KABUL: Afghan farmer Gulnar Malik had seen her share of hardships as war ravaged her country for decades — but nothing prepared the mother of five for the arrival of the Islamic State group.
IS militants seized her village in the east Afghanistan province of Nangarhar, bordering Pakistan, nearly five years ago, unleashing a tide of carnage and slaughter as they sought to expand their self-declared Syria and Iraq “caliphate” into Afghanistan.
The IS “fighters committed a lot of atrocities”, Malik, 55, told AFP shortly after the Afghan army dislodged the jihadists from her home district of Achin, following weeks of house-to-house fighting, shelling and US air strikes.
“They shot dead one of my children and injured another. My dead boy was trying to run away when they shot him,” she recalled, adding that her husband had been detained and tortured over a three-week period.
Malik went home last month having spent years in the comparative safety of a nearby town, after Afghan military officials announced that IS’s Afghan branch, also known as IS in the Khorasan, or IS-K, had been completely defeated in Nangarhar.
While some local officials are not convinced that the loss is comprehensive, the Nangarhar gains — if they hold — would mark a major accomplishment for Afghanistan’s beleaguered security forces.
The exact nature of links between IS in Afghanistan and the Middle East remains unclear, but IS-K first emerged in the region in 2014, largely made up of disaffected fighters from the Taliban and other jihadist groups in Afghanistan, Pakistan and Central Asia.
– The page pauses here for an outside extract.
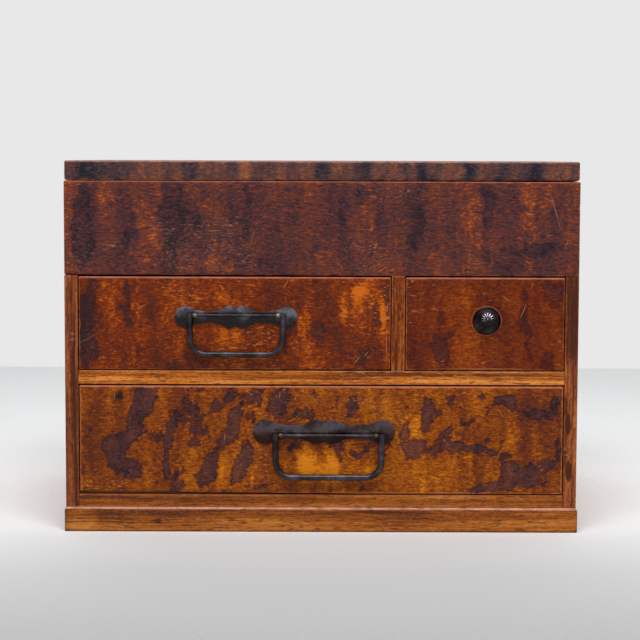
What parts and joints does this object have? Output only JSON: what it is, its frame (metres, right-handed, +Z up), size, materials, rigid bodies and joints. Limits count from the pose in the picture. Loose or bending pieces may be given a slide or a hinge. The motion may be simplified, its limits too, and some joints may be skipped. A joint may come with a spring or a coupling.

IS-K fighters coalesced in the hilly district of Achin in Nangarhar in 2015, the first time they controlled territory inside Afghanistan.
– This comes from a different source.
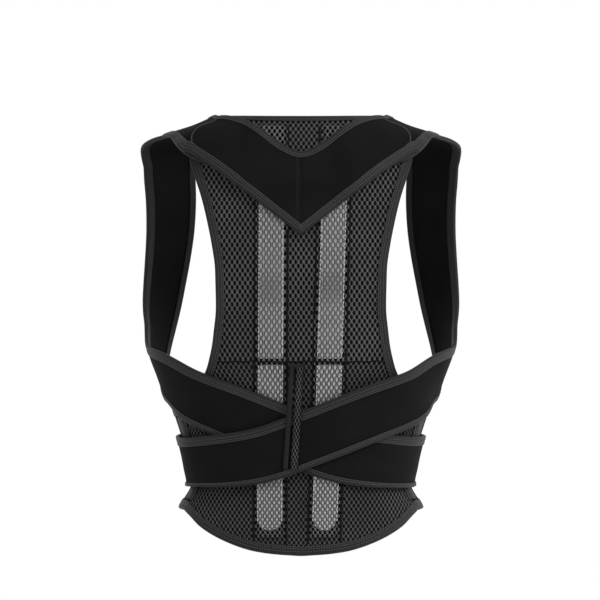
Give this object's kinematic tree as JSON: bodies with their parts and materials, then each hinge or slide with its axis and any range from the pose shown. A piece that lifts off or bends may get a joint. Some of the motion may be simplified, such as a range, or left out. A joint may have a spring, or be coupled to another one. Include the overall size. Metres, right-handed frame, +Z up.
{
  "type": "posture corrector",
  "caption": "Back brace in its worn shape: net back panel with flat stays, V-shaped yoke, shoulder straps that cross behind the waist under a keeper, and a belt that closes in front.",
  "frame": {"origin": "on the mirror plane of the body, at the height of the top of the shoulders and on the line that joins them", "axes": "+Z up along the wearer's spine, -Y out of the wearer's back, +X to the wearer's right"},
  "size_m": [0.3642, 0.2416, 0.4968],
  "materials": {
    "net": "open knitted net",
    "neoprene": "matt knit over thin foam",
    "tape": "ribbed binding tape",
    "stay": "satin"
  },
  "bodies": {
    "root": {"back_panel": "net", "keeper": "net", "yoke": "neoprene", "neck_binding": "tape", "hem_binding": "tape", "yoke_lower_binding": "tape", "yoke_upper_binding": "tape", "side_binding_left": "tape", "belt_left": "neoprene", "channel_left": "tape", "strap_left": "neoprene", "strap_upper_binding_left": "tape", "strap_lower_binding_left": "tape", "upper_pocket_left": "net", "upper_stay_left": "stay", "lower_pocket_left": "net", "lower_stay_left": "stay", "side_binding_right": "tape", "belt_right": "neoprene", "channel_right": "tape", "strap_right": "neoprene", "strap_upper_binding_right": "tape", "strap_lower_binding_right": "tape", "upper_pocket_right": "net", "upper_stay_right": "stay", "lower_pocket_right": "net", "lower_stay_right": "stay"}
  },
  "joints": []
}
They confounded early US predictions they would be defeated quickly, withstanding continual air strikes, as well as battles with the rival Taliban.
They replenished their ranks using a mix of cash and extreme ideology spread inside Kabul’s universities.
An AFP correspondent recently travelled with an Afghan army unit to a small village in Achin and saw the destruction wrought by IS-K.
Built on a forested hillside, many stonework buildings had been reduced to rubble, house walls were pockmarked with bullet holes and there were mangled remains of cars on the roadside.
“We were forced to leave our homes. Now we have returned, all our houses and all of our belongings are destroyed,” said local resident Himatullah, 36, who only uses one name.
He recalled that when IS-K fighters first arrived, they forced residents to sit on bombs, then detonated them.
Another day, they beheaded a man accused of infidelity.
Even though the village now is free of IS-K, it will take time for residents to feel safe, and many are traumatised.
“Daesh have planted mines everywhere — in schools, clinics, people’s homes,” Himatullah said, using the Arabic acronym for IS.
According to an American defence official, Afghan military operations supported by US-led coalition air strikes set the conditions that have in recent weeks forced more than 1,400 IS fighters and their families to surrender.
Stalled talks between the US and the Taliban were aimed at striking a deal that would have seen the Pentagon pull thousands of troops from Afghanistan in return for various security guarantees, while leaving a counter-terrorism footprint in the country to go after IS-K and other jihadist groups.
In the years since 2015, IS-K proved resilient and resourceful, using tunnels to shelter from an aerial onslaught that famously included the US deploying an immense weapon dubbed the “Mother Of All Bombs” in 2017.
US military officials no longer detail IS-K’s force strength, but for years it was estimated between 2,500 and 4,000 fighters.
“We measure (the) Daesh threat in terms of intentions, capabilities and trajectory, not in numbers,” the defence official told AFP.
The official noted that while IS-K has been defeated in Nangarhar, pockets with the ability to carry out devastating attacks remain, and scattered elements will attempt to regroup.
“Bottom line, Daesh remains a threat — they have the will and intent to export terror outside Afghanistan,” the official added.
Herat Khan, an Achin tribal elder, said only about 10 per cent of families stayed in the district during IS-K’s occupation.
The government should “help us in reconstructing schools, houses, clinics and mosques,” Khan said, noting that perhaps thousands of homes had been reduced to rubble.
He said the jihadists remained in two places in Achin, but Afghan army Commander Najibullah said IS-K had been wiped out.
“The whole area has been cleaned of their fighters,” he said.
“They will not make a comeback and the residents of the area, the returnees, should continue their normal lives”.
Still, IS-K remains in Afghanistan, notably in Kunar province, which neighbours Nangarhar, as well as in the capital Kabul.